A: If you have been in close contact (i.e., < 6 feet away for ≥ 15 minutes) with someone diagnosed with COVID-19 anytime starting 2 days before their symptoms developed and up until the case meets the criteria to end isolation (i.e., at least 10 days have passed since the day of symptom onset AND at least 24 hours have passed with no fever without taking fever-reducing medications AND other symptoms have improved), you are considered exposed.

You are also considered exposed if you were in close contact with someone who has received a positive PCR test for COVID-19 but has not had any symptoms, starting from 2 days before and lasting until 10 days after the sample taken for their test was collected.

NOTE: In the community setting, individuals are considered a close contact if either of the above criteria are met, regardless of whether you or the person with COVID-19 were wearing a mask or other personal protective equipment.

You may also be considered exposed if you have direct contact with an infected person’s body fluids and/or secretions (such as being sneezed on, using the same utensils or caring for someone with COVID-19 without appropriate protective equipment) regardless of duration of contact.

If you have been exposed to a case of COVID-19, CDC states that you should:

-Stay home (i.e., self-quarantine) until 14 days have passed since YOUR LAST EXPOSURE to that individual that occurred before the end of their isolation period

-Maintain social distance (at least 6 feet) from others at all times (and if possible, isolate all together from other household members to protect them from exposure)

-Self-monitor for symptoms

-Check temperature twice a day

-Watch for fever, cough, or shortness of breath, or other symptoms of COVID-19 (see here for more info)

-Avoid contact with those who are high risk for severe illness from COVID-19 (see here)

-Follow CDC guidance if symptoms develop (see here)

-Consider getting tested, but remain quarantined for the full time period and continue to monitor for symptoms even if you get a negative result.
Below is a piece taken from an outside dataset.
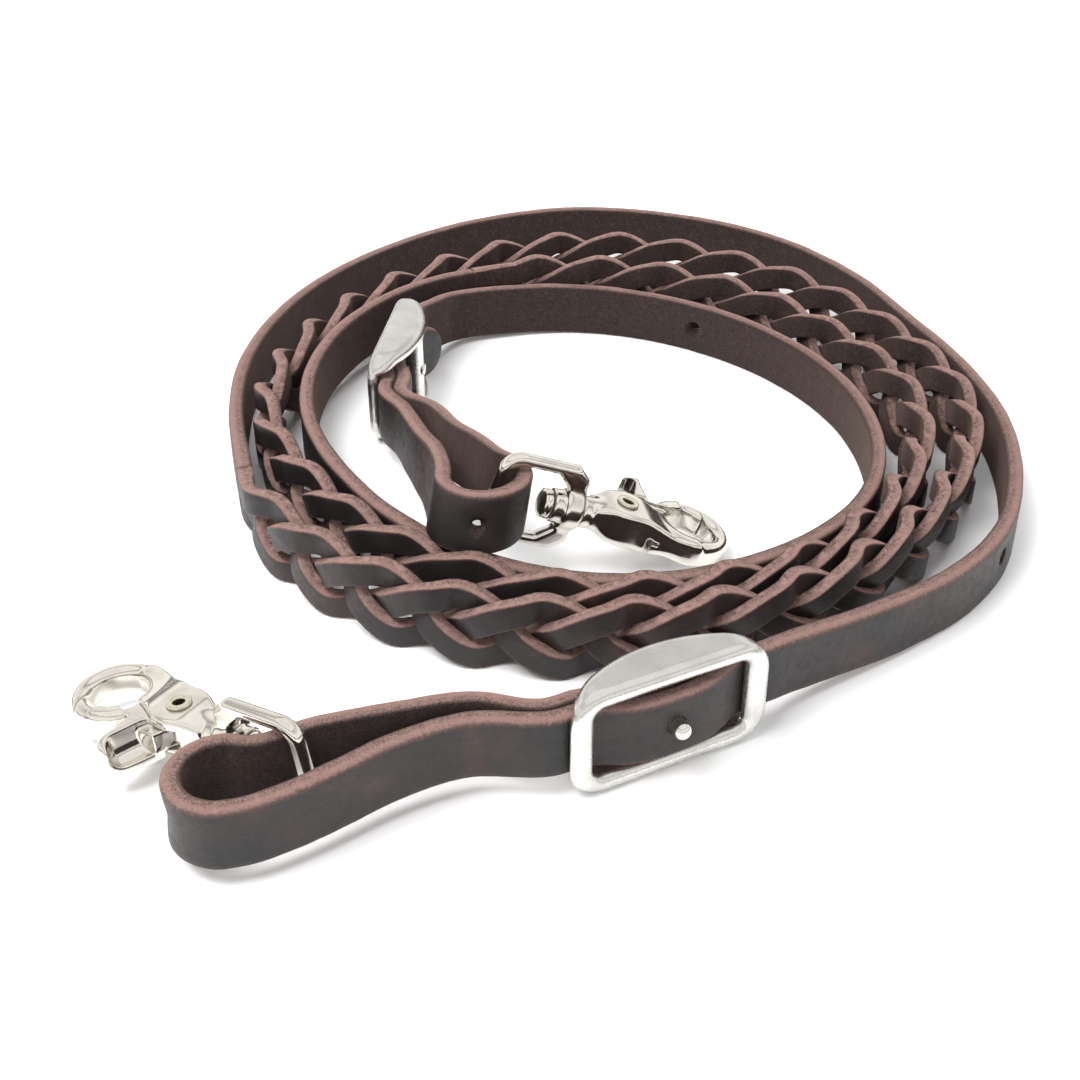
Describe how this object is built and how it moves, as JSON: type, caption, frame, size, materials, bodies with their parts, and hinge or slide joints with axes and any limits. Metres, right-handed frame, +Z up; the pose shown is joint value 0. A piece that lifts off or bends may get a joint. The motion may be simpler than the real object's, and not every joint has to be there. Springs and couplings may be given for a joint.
{
  "type": "leather reins",
  "caption": "Coiled leather riding reins with a flat braided grip, adjustable conway buckles and a swivel trigger clip at each folded end.",
  "frame": {"origin": "centre of the coil, on the surface that it stands on", "axes": "+Z up; -Y toward the loose end loop with the outer snap; +X to the right of that loop"},
  "size_m": [0.2401, 0.3214, 0.0373],
  "materials": {
    "strap_leather": "oiled dark brown grain",
    "braid_leather": "oiled dark brown grain with red-brown cut edges",
    "buckle_nickel": "satin nickel plate",
    "snap_nickel": "polished nickel plate",
    "rivet_brass": "nickel plate worn to brass inside",
    "spring_steel": "drawn wire"
  },
  "bodies": {
    "reins": {"outer_strap": "strap_leather", "braid_strand_1": "braid_leather", "braid_strand_2": "braid_leather", "braid_strand_3": "braid_leather", "inner_strap": "strap_leather", "outer_buckle_frame": "buckle_nickel", "outer_buckle_stud": "buckle_nickel", "inner_buckle_frame": "buckle_nickel", "inner_buckle_stud": "buckle_nickel"},
    "outer_bail": {"outer_snap_bail": "snap_nickel"},
    "outer_hook": {"outer_snap_hook": "snap_nickel", "outer_snap_rivet": "rivet_brass", "outer_snap_spring": "spring_steel"},
    "outer_gate": {"outer_snap_trigger": "snap_nickel"},
    "inner_bail": {"inner_snap_bail": "snap_nickel"},
    "inner_hook": {"inner_snap_hook": "snap_nickel", "inner_snap_rivet": "rivet_brass", "inner_snap_spring": "spring_steel"},
    "inner_gate": {"inner_snap_trigger": "snap_nickel"}
  },
  "joints": [
    {"name": "outer_bail_swing", "type": "hinge", "parent": "reins", "child": "outer_bail", "pos_m": [-0.062, -0.148, 0.0141], "axis": [-0.1254, -0.0039, 0.9921], "range_deg": [-25, 0]},
    {"name": "outer_snap_swivel", "type": "hinge", "parent": "outer_bail", "child": "outer_hook", "pos_m": [-0.07718, -0.13851, 0.01222], "axis": [-0.8434, 0.527, -0.1045], "continuous": true},
    {"name": "outer_gate_press", "type": "hinge", "parent": "outer_hook", "child": "outer_gate", "pos_m": [-0.09118, -0.12976, 0.01048], "axis": [0.0794, -0.0702, -0.9944], "range_deg": [0, 18], "stiffness_Nm_per_rad": 0.02, "springref_deg": -28.65},
    {"name": "inner_bail_swing", "type": "hinge", "parent": "reins", "child": "inner_bail", "pos_m": [-0.0234, -0.0601, 0.0267], "axis": [0.3518, 0.0684, 0.9336], "range_deg": [-12, 42]},
    {"name": "inner_snap_swivel", "type": "hinge", "parent": "inner_bail", "child": "inner_hook", "pos_m": [-0.0069, -0.05689, 0.02025], "axis": [0.9164, 0.1781, -0.3584], "continuous": true},
    {"name": "inner_gate_press", "type": "hinge", "parent": "inner_hook", "child": "inner_gate", "pos_m": [0.00831, -0.05394, 0.0143], "axis": [-0.3518, -0.0684, -0.9336], "range_deg": [0, 18], "stiffness_Nm_per_rad": 0.02, "springref_deg": -28.65}
  ]
}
If you test positive, follow guidelines for isolation (see more info here)

NOTE: If you live in the same household as a case and cannot avoid close contact or are caring for that individual, you should quarantine for 14 days AFTER the isolation period for the household member who is a case has ended.

See this handy quarantine calculator made available by the Los Angeles County Public Health Department to estimate your quarantine period under different scenarios.

As always, apply the #StaySMART principals in any interactions outside your household to reduce risk of exposure to a case of COVID-19 to begin with!